Repeat only the lines from the one holding "Describe how this" down to the last line of the listing below, including both of those lines.

Provided entries -
-=-=-=-=-

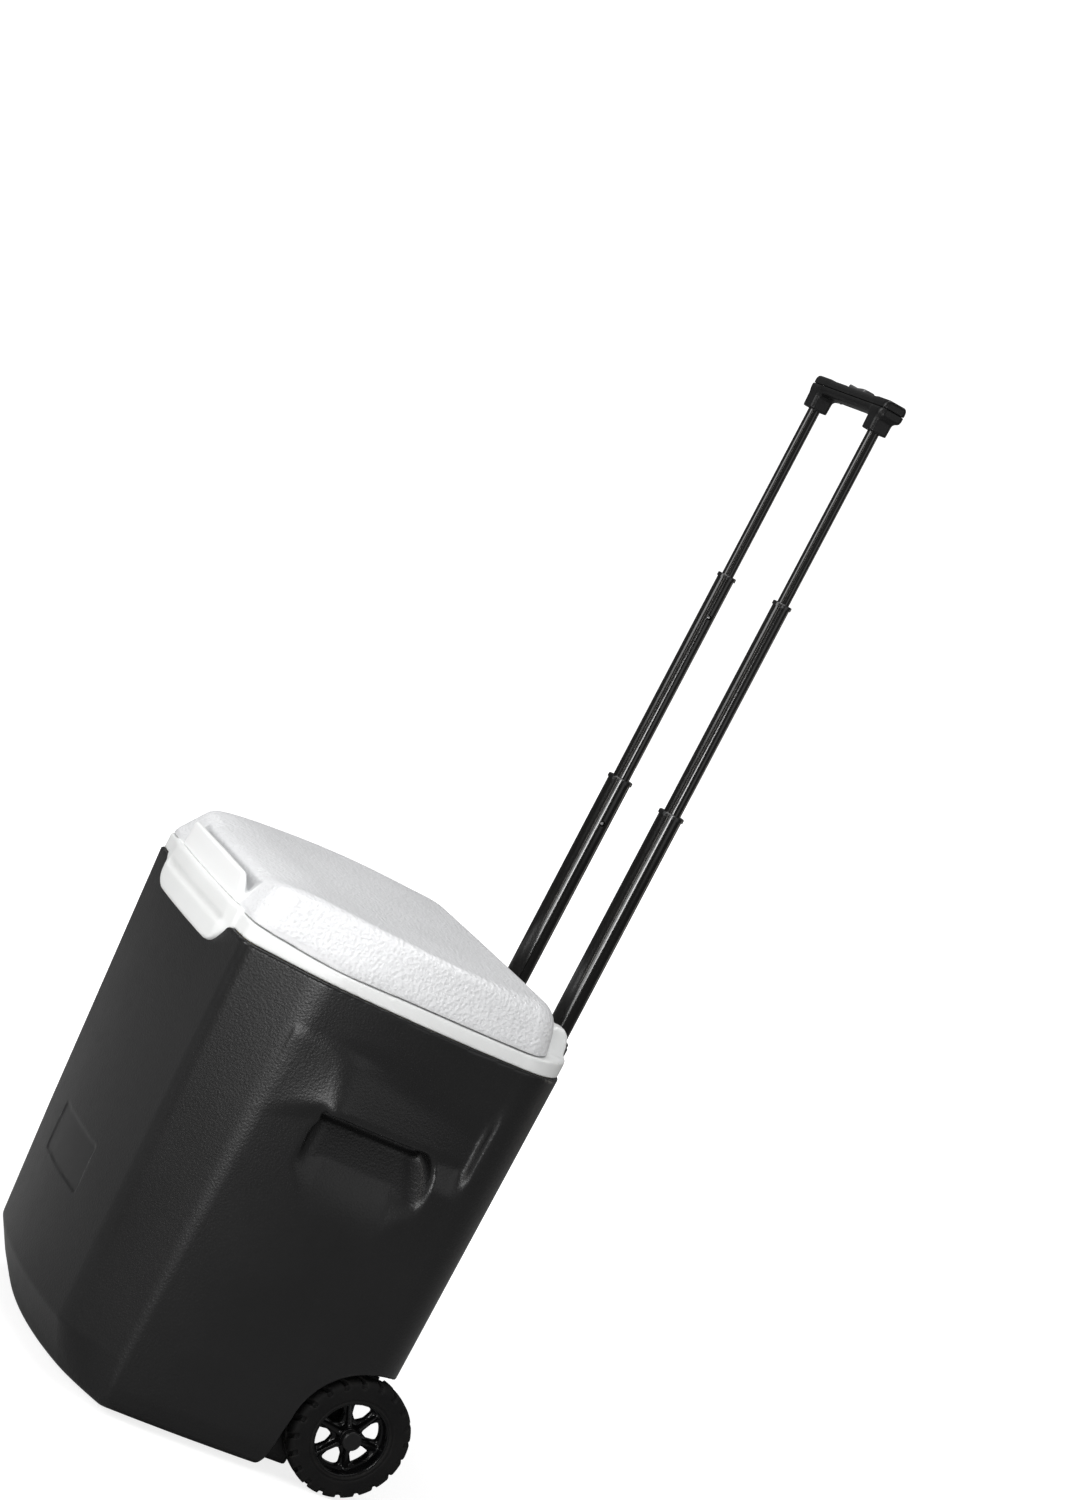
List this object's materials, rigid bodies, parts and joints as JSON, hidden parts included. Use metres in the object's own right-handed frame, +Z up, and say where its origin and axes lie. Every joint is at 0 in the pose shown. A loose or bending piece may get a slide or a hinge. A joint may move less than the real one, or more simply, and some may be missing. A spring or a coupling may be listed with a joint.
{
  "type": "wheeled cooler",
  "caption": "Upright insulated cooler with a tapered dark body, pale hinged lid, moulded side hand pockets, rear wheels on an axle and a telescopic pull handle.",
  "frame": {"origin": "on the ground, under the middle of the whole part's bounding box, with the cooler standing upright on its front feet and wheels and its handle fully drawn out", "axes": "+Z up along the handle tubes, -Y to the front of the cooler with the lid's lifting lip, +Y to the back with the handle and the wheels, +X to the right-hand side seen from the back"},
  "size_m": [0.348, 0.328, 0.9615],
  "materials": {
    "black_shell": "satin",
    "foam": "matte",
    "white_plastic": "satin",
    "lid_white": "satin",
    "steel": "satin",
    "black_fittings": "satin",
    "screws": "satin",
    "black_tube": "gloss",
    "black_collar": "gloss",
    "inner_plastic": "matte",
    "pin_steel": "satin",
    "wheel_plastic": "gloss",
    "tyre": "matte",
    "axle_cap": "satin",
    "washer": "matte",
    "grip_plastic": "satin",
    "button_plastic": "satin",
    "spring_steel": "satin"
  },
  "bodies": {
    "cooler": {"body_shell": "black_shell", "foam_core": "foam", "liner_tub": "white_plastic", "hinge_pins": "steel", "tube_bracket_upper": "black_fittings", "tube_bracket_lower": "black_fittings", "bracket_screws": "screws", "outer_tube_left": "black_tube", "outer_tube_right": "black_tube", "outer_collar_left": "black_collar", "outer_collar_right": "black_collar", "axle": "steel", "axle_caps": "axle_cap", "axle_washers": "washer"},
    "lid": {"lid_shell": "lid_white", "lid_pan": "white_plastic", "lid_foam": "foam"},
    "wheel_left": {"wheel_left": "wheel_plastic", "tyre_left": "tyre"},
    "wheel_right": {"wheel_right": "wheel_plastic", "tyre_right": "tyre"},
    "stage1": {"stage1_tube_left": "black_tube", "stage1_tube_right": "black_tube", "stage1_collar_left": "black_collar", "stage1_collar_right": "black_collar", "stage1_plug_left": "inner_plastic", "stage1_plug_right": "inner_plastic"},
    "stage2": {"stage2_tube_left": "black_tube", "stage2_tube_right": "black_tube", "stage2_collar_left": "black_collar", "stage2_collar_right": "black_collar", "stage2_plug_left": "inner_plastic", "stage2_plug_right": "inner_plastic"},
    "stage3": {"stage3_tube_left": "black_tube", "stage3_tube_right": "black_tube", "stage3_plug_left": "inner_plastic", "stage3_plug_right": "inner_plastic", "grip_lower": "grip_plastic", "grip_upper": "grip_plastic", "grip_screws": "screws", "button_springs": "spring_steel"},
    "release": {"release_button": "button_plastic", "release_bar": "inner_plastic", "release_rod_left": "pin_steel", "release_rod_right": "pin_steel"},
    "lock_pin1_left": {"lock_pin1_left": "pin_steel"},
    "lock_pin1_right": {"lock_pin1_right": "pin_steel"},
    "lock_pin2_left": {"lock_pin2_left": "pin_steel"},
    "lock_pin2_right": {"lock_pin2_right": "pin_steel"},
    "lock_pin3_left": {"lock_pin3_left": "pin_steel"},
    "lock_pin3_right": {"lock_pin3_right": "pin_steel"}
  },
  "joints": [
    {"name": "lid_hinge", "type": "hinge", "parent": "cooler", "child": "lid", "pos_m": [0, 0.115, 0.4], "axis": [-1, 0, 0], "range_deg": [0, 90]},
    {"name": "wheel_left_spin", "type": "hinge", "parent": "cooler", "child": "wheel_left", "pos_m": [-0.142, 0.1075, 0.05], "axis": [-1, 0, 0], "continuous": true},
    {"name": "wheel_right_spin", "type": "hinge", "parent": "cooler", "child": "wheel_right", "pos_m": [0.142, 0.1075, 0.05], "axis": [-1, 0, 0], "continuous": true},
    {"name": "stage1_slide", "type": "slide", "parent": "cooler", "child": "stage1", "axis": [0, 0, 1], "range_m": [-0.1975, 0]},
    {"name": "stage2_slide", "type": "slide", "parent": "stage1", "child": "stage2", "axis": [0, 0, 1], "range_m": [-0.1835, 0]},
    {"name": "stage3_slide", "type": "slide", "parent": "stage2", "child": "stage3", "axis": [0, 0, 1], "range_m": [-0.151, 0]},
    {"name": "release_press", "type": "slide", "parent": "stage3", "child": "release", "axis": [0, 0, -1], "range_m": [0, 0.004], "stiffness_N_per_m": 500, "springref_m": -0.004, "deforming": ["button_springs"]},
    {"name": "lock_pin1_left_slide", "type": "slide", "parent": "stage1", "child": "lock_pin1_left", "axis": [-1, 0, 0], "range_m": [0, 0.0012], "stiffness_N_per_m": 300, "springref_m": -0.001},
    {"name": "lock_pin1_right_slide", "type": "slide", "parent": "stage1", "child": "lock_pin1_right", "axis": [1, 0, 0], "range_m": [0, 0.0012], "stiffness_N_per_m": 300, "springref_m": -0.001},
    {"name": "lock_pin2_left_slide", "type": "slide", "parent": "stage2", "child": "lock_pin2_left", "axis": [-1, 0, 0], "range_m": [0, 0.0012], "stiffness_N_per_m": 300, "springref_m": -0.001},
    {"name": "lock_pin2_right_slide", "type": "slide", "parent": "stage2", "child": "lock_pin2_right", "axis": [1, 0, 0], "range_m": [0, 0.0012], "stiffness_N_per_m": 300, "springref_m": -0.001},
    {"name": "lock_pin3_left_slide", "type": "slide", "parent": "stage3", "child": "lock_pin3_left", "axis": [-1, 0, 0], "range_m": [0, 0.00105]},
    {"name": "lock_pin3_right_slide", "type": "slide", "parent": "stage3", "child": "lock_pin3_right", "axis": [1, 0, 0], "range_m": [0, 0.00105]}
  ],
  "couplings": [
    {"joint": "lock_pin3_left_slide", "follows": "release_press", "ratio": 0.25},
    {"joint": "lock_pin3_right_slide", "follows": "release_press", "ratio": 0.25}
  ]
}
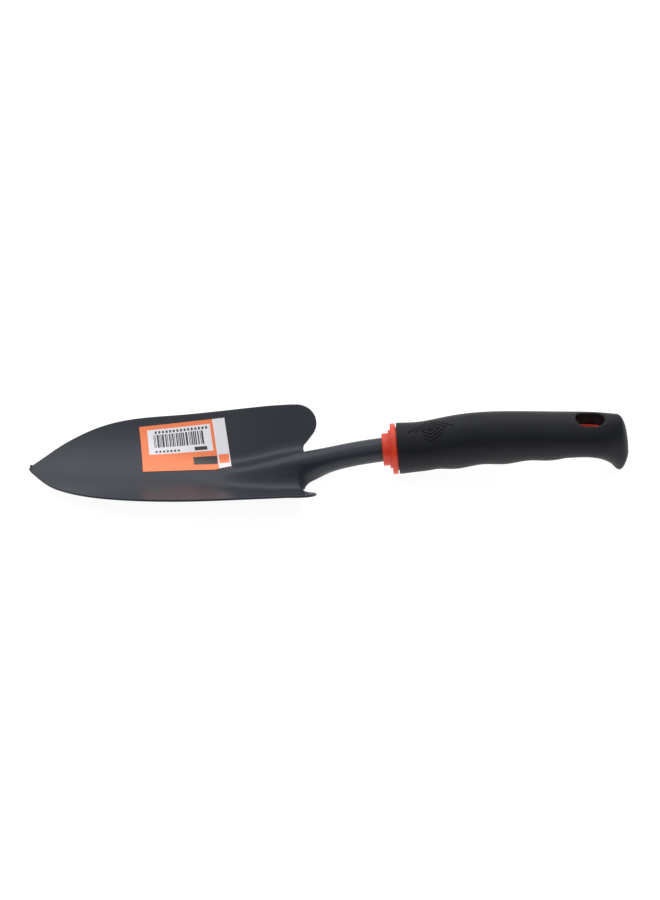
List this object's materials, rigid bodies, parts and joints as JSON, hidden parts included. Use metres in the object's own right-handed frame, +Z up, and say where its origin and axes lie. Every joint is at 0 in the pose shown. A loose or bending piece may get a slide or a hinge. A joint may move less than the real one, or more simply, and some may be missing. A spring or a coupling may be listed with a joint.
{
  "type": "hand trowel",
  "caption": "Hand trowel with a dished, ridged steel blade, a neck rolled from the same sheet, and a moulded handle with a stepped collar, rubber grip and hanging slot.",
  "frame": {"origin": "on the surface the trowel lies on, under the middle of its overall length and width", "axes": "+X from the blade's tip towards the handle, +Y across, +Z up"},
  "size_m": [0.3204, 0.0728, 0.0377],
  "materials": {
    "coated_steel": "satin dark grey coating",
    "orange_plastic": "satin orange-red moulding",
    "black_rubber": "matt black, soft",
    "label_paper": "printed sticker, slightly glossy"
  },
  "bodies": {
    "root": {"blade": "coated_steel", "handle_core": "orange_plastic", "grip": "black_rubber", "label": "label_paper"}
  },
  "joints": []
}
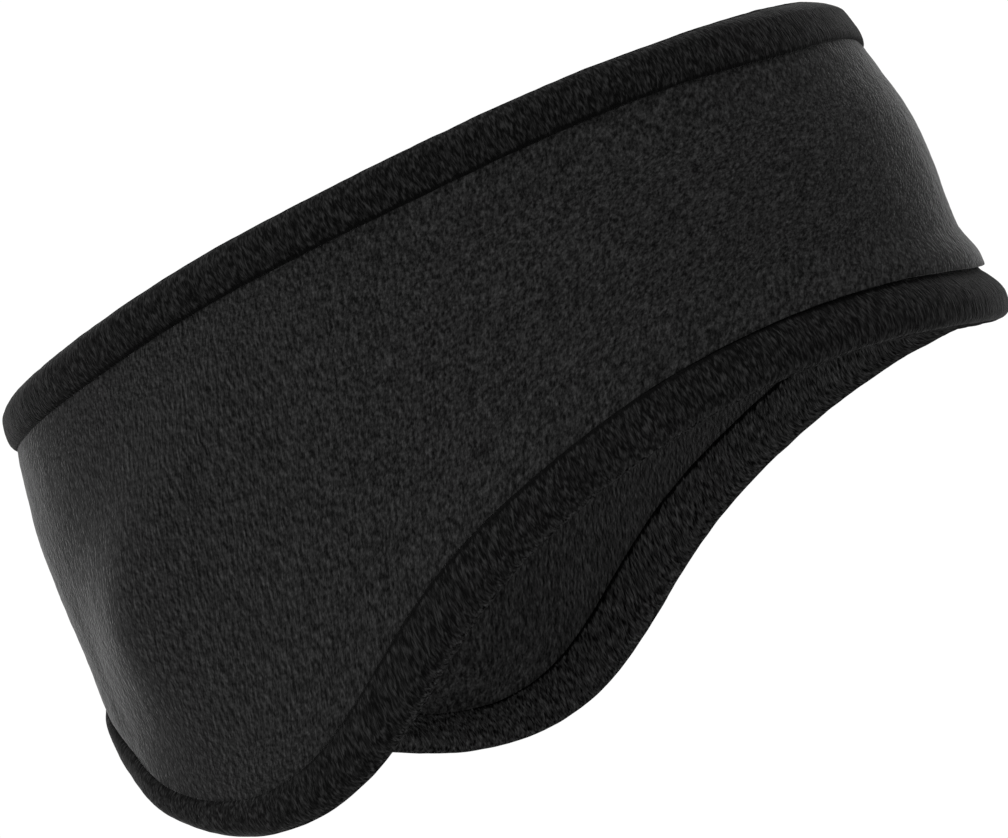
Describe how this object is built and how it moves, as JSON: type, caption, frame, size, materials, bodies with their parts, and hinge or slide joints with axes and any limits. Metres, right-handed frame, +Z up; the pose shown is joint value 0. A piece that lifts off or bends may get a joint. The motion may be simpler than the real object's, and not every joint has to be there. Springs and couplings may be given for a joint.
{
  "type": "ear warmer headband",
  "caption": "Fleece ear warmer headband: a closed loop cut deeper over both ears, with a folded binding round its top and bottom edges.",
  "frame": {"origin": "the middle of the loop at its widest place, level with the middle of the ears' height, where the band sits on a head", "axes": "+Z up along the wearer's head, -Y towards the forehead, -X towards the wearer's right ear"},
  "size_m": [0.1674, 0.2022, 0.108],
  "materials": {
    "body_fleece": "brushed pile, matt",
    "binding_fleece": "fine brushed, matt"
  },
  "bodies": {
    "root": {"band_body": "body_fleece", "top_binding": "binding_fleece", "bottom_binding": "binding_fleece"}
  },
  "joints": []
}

-=-=-=-=-

Final answer -
Describe how this object is built and how it moves, as JSON: type, caption, frame, size, materials, bodies with their parts, and hinge or slide joints with axes and any limits. Metres, right-handed frame, +Z up; the pose shown is joint value 0. A piece that lifts off or bends may get a joint. The motion may be simpler than the real object's, and not every joint has to be there. Springs and couplings may be given for a joint.
{
  "type": "ear warmer headband",
  "caption": "Fleece ear warmer headband: a closed loop cut deeper over both ears, with a folded binding round its top and bottom edges.",
  "frame": {"origin": "the middle of the loop at its widest place, level with the middle of the ears' height, where the band sits on a head", "axes": "+Z up along the wearer's head, -Y towards the forehead, -X towards the wearer's right ear"},
  "size_m": [0.1674, 0.2022, 0.108],
  "materials": {
    "body_fleece": "brushed pile, matt",
    "binding_fleece": "fine brushed, matt"
  },
  "bodies": {
    "root": {"band_body": "body_fleece", "top_binding": "binding_fleece", "bottom_binding": "binding_fleece"}
  },
  "joints": []
}